* _Aim_
Look over the lines below. Report each one that includes the string "Blender".

* _Records to use_
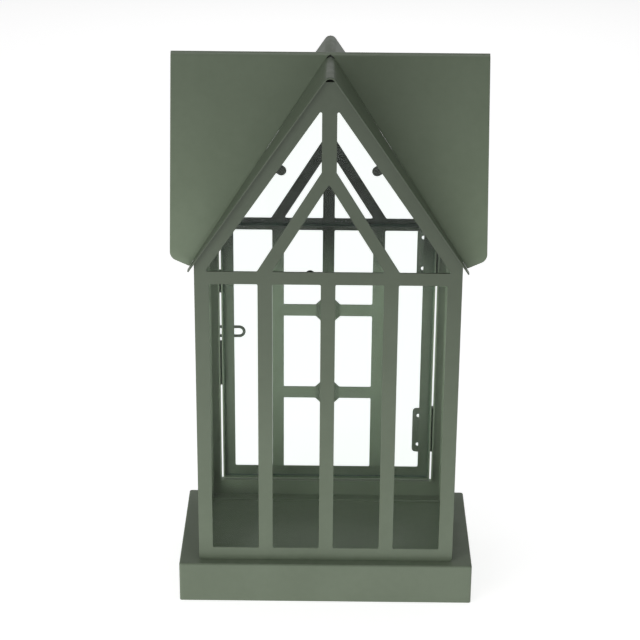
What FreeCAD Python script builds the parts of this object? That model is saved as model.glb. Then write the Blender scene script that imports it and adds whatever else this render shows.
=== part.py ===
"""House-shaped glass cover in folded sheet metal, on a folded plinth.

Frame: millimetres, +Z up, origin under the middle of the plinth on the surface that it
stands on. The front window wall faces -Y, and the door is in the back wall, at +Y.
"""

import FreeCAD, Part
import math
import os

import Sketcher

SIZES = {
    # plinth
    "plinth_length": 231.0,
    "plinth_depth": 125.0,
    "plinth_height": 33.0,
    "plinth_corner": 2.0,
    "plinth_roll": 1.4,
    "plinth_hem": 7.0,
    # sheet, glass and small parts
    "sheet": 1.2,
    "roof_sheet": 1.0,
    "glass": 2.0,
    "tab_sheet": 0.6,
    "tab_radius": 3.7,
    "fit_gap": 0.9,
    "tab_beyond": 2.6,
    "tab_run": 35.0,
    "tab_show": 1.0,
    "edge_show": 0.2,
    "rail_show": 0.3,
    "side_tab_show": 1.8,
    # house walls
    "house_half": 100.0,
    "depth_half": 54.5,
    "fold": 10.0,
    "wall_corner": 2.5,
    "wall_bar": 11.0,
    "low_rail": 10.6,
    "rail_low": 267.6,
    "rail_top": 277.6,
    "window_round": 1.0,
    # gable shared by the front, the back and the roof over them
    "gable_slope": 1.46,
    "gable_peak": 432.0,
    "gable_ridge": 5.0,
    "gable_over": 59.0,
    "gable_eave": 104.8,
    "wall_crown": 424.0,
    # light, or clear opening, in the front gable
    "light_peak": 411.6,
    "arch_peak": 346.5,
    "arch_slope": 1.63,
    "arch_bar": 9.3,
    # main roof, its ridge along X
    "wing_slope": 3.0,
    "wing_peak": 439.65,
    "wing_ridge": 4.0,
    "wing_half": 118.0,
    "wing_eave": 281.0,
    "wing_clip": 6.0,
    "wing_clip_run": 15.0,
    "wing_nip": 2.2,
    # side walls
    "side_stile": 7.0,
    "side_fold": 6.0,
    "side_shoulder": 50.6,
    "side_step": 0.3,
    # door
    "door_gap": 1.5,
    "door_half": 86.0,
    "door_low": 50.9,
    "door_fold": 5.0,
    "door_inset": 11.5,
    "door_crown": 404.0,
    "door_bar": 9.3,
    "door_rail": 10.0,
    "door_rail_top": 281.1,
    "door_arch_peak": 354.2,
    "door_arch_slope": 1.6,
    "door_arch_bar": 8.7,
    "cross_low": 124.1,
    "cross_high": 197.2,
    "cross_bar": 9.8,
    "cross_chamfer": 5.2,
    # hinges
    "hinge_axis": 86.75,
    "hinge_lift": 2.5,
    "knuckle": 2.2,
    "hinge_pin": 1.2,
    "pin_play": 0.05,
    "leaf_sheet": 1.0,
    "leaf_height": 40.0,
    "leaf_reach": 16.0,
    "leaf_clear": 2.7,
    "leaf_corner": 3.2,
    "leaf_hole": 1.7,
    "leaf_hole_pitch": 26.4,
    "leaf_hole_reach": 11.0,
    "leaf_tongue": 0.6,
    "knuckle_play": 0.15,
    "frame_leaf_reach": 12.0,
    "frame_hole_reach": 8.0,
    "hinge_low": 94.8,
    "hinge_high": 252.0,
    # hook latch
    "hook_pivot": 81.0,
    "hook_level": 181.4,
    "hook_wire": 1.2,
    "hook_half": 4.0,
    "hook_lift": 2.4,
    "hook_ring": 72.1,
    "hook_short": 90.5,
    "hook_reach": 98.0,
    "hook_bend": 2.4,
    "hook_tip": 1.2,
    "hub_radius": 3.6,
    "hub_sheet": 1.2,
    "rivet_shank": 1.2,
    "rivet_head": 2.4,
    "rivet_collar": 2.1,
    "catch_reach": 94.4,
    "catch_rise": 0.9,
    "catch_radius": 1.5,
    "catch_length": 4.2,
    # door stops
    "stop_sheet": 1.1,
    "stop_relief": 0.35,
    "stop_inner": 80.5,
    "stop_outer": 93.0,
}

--

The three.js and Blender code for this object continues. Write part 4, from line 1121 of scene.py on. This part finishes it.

--

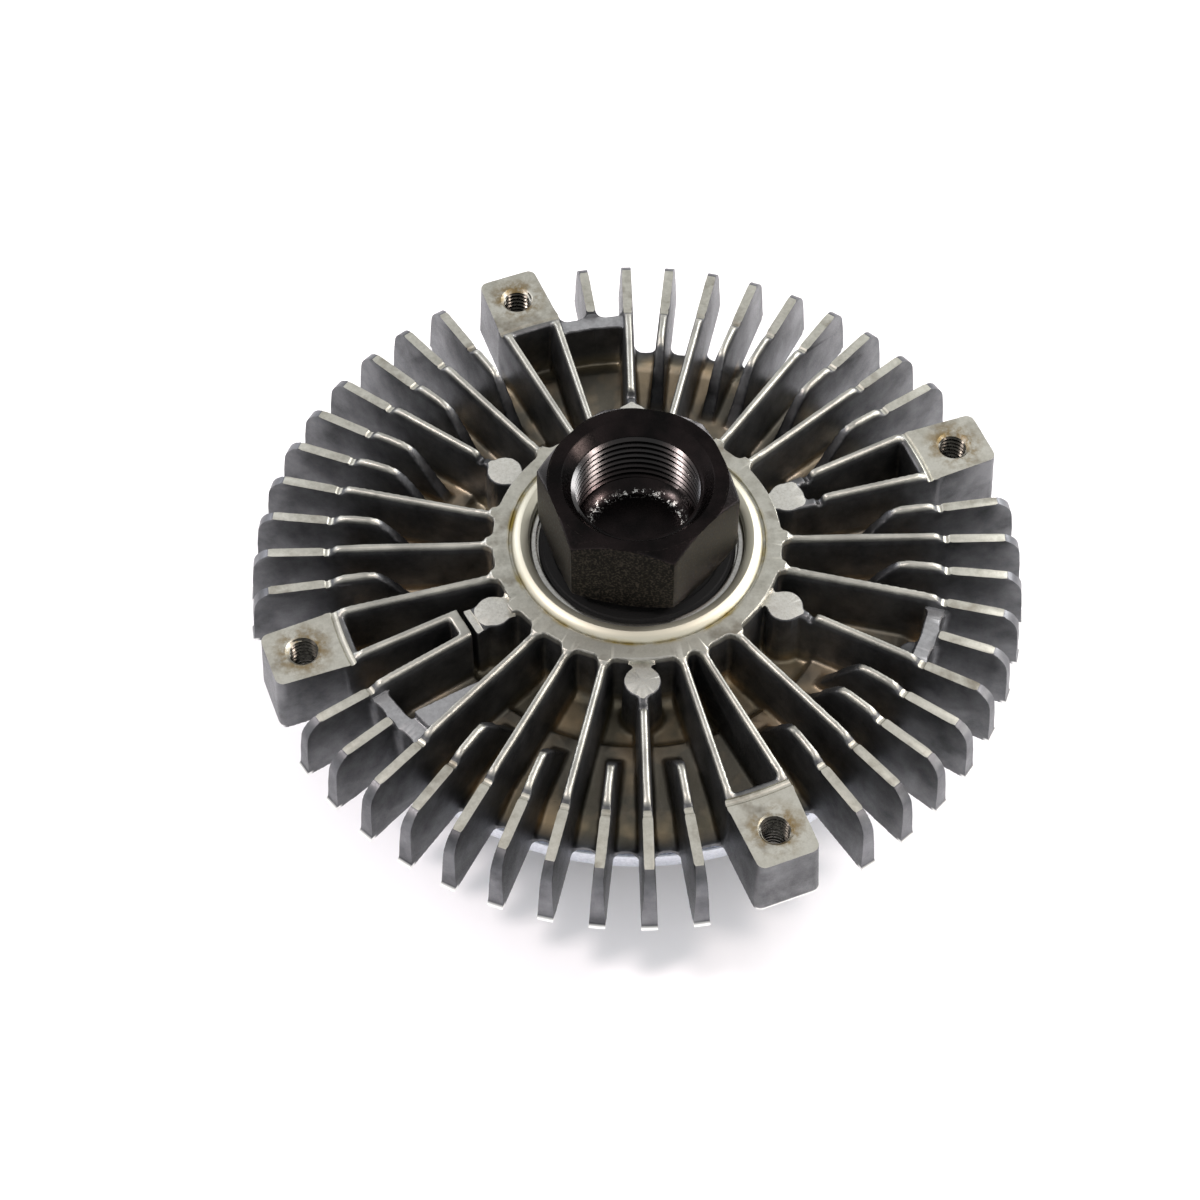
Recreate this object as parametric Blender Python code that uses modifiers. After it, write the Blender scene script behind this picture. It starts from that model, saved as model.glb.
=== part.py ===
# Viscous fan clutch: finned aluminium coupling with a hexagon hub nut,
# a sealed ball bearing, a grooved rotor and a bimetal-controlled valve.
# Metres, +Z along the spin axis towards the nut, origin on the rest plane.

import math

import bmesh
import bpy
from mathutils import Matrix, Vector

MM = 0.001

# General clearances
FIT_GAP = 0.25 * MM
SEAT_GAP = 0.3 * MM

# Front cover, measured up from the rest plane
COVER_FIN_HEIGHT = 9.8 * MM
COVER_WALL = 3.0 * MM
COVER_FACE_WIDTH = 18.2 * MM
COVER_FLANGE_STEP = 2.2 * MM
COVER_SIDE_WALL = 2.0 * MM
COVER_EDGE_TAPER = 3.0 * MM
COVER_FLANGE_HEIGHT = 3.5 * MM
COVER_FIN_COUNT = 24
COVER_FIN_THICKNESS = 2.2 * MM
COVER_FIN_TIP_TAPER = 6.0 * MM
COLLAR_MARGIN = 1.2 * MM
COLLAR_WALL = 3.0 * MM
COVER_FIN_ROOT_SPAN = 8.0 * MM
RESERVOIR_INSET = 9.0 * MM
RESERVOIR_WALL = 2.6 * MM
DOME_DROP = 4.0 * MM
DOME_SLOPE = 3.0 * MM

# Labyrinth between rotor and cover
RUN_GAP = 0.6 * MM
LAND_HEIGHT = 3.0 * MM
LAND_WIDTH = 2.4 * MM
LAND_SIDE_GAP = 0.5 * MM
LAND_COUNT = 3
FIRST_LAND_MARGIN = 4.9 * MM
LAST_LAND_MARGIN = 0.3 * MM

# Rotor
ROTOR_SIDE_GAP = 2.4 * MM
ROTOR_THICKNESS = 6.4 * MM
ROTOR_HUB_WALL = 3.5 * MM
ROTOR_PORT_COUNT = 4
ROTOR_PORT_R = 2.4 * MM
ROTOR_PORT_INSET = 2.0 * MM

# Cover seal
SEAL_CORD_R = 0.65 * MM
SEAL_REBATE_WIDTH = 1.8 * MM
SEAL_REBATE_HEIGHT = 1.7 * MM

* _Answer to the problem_
What FreeCAD Python script builds the parts of this object? That model is saved as model.glb. Then write the Blender scene script that imports it and adds whatever else this render shows.
The three.js and Blender code for this object continues. Write part 4, from line 1121 of scene.py on. This part finishes it.
Recreate this object as parametric Blender Python code that uses modifiers. After it, write the Blender scene script behind this picture. It starts from that model, saved as model.glb.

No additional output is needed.